Solution to matrix equation $A = X B X^\top$ with positive definite matrices

Question

Suppose $A$ is a positive definite $m \times m$ matrix, and $B$ is a positive definite $n \times n$ matrix; note that $m$ and $n$ are not necessarily equal. Is there a closed-form solution to the equation $A = X B X^\top$? If there are multiple solutions, then I'm fine with any closed-form solution. If there is no closed-form solution, then is there a standard way of numerically solving such an equation, besides just minimizing $\min ||A-X B X^\top||^2$ with (say) gradient descent?

If $m = n$, this problem has closed-form solution $X =A^{-1/2} (A^{1/2} B A^{1/2} )^{1/2}A^{-1/2}$, but I don't know how to generalize to when $m \ne n$.

Answer 1

In order for your problem to be solvable you need of course $n\geq m$, otherwise the rank of the two sides cannot match, so I first take that as an assumption.
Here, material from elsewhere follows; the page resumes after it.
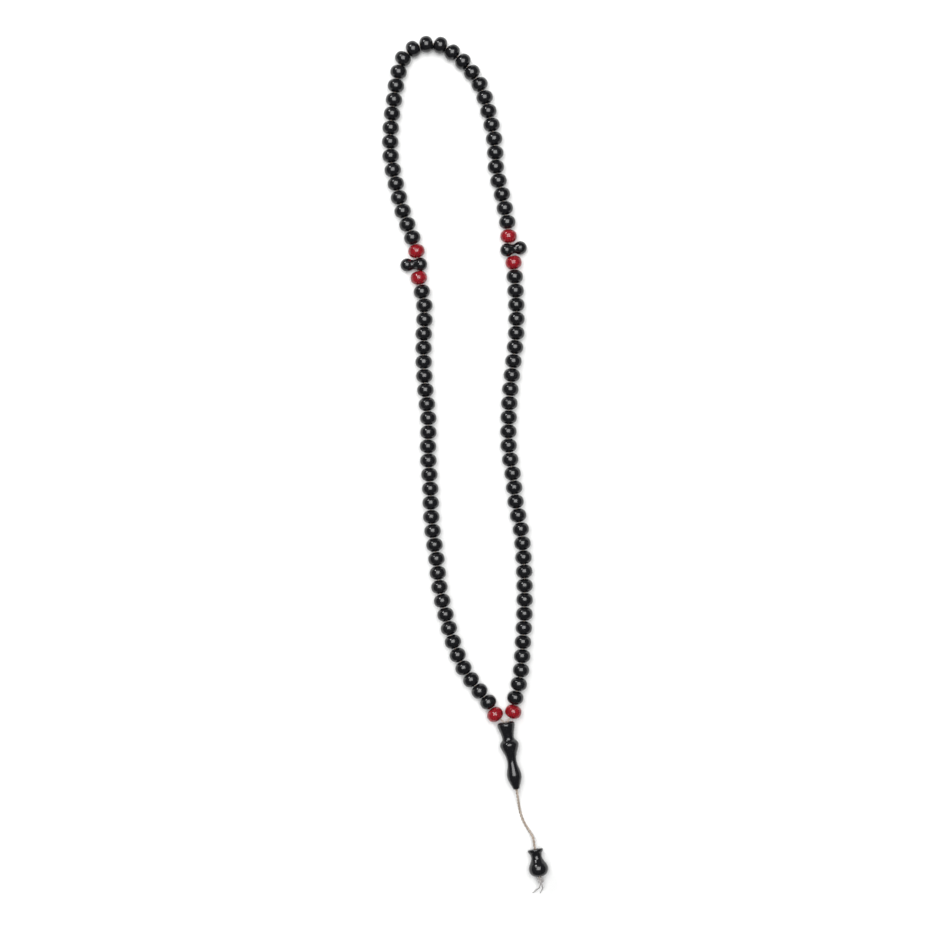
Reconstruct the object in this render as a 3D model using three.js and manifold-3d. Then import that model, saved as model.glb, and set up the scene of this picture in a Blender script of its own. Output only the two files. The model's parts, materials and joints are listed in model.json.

Since $A$ and $B$ are positive definite, we can express them through their eigenvalue decompositions as \begin{equation} A = U_A \Lambda_A U_A^\mathrm{T}, \end{equation} \begin{equation} B = U_B \Lambda_B U_B^\mathrm{T}, \end{equation} where $U_A$ and $U_B$ are orthogonal matrices (i.e., $U_A\cdot U_A^\mathrm{T}=I_m$, and the same goes for $B$ after adapting dimensions), while $\Lambda_A$ and $\Lambda_B$ are diagonal matrices with the positive eigenvalues in the diagonal. We can then construct the solution simply by \begin{equation} X = U_A \begin{bmatrix}\Lambda_A^{1/2} & 0_{m\times (n-m)}\end{bmatrix} \Lambda_B^{-1/2} U_B^T. \end{equation} The intuition is that $X$ and $X^\mathrm{T}$ are first diagonalizing $B$, then compensating its eigevalues to $1$, and then fixing $A$. Of course the lower $(n-m)$ rows of $\Lambda_B^{-1/2} U_B^T$ don't affect your solution, so you can take this into account if you want to be more efficient there.

Answer 2

An $\ m\times n\ $ matrix $\ X\ $ satisfies the equation $$ A=XBX^T\tag{1}\label{e1} $$ if and only if $$ X=\sqrt{A}\,U\sqrt{B}^{-1}\tag{2}\label{e2}\ , $$ where $\ \sqrt{A}, \sqrt{B}\ $ are symmetric square roots of $\ A\ $ and $\ B\ ,$ respectively, and $\ U\ $ is an $\ m\times n\ $ matrix with orthonormal rows. As Juan notes in his answer this is possible if and only if $\ m\ge n\ $

Suppose $\ X\ $ satisfies equation (\ref{e2}). Then \begin{align} XBX^T&=X\sqrt{B}^2X^T\\ &=\big(\sqrt{A}\,U\sqrt{B}^{-1}\big)\sqrt{B}^2\big(\sqrt{A}\,U\sqrt{B}^{-1}\big)^T\\ &=\sqrt{A}\,U\sqrt{B}^{-1}\sqrt{B}^2\sqrt{B}^{-1}U^T\sqrt{A}\\ &=A \end{align} by the symmetry of $\ \sqrt{A}\ $ and $\ \sqrt{B}\ $ and the orthonormality of the rows of $\ U\ .$

Now suppose $\ X\ $ is a solution of equation (\ref{e1}) and let $\ \sqrt{A}, \sqrt{B}\ $ be any symmetric square roots of $\ A\ $ and $\ B\ ,$ respectively. Then,multiplying the equation \begin{align} A&=XBX^T\\ &=X\sqrt{B}^2X^T\\ &=\big(X\sqrt{B}\big)\big(X\sqrt{B}\big)^T \end{align} on the left and right by $\ \sqrt{A}^{-1}\ $ gives \begin{align} I_{m\times m}&=\sqrt{A}^{-1}\big(X\sqrt{B}\big)\big(X\sqrt{B}\big)^T\sqrt{A}^{-1}\\ &=\big(\sqrt{A}^{-1}X\sqrt{B}\big)\big(\sqrt{A}^{-1}X\sqrt{B}\big)^T\\ &=UU^T\ . \tag{3}\label{e3} \end{align} where $\ U\stackrel{\text{def}}{=}\sqrt{A}^{-1}X\sqrt{B}\ .$ It follows from equation (\ref{e3}) that the rows of $\ U\ $ are orthonormal, and from the definition of $\ U\ $ that $$ X=\sqrt{A}\,U\sqrt{B}^{-1}\ . $$ Therefore $\ X\ $ has the form given by equation (\ref{e2}).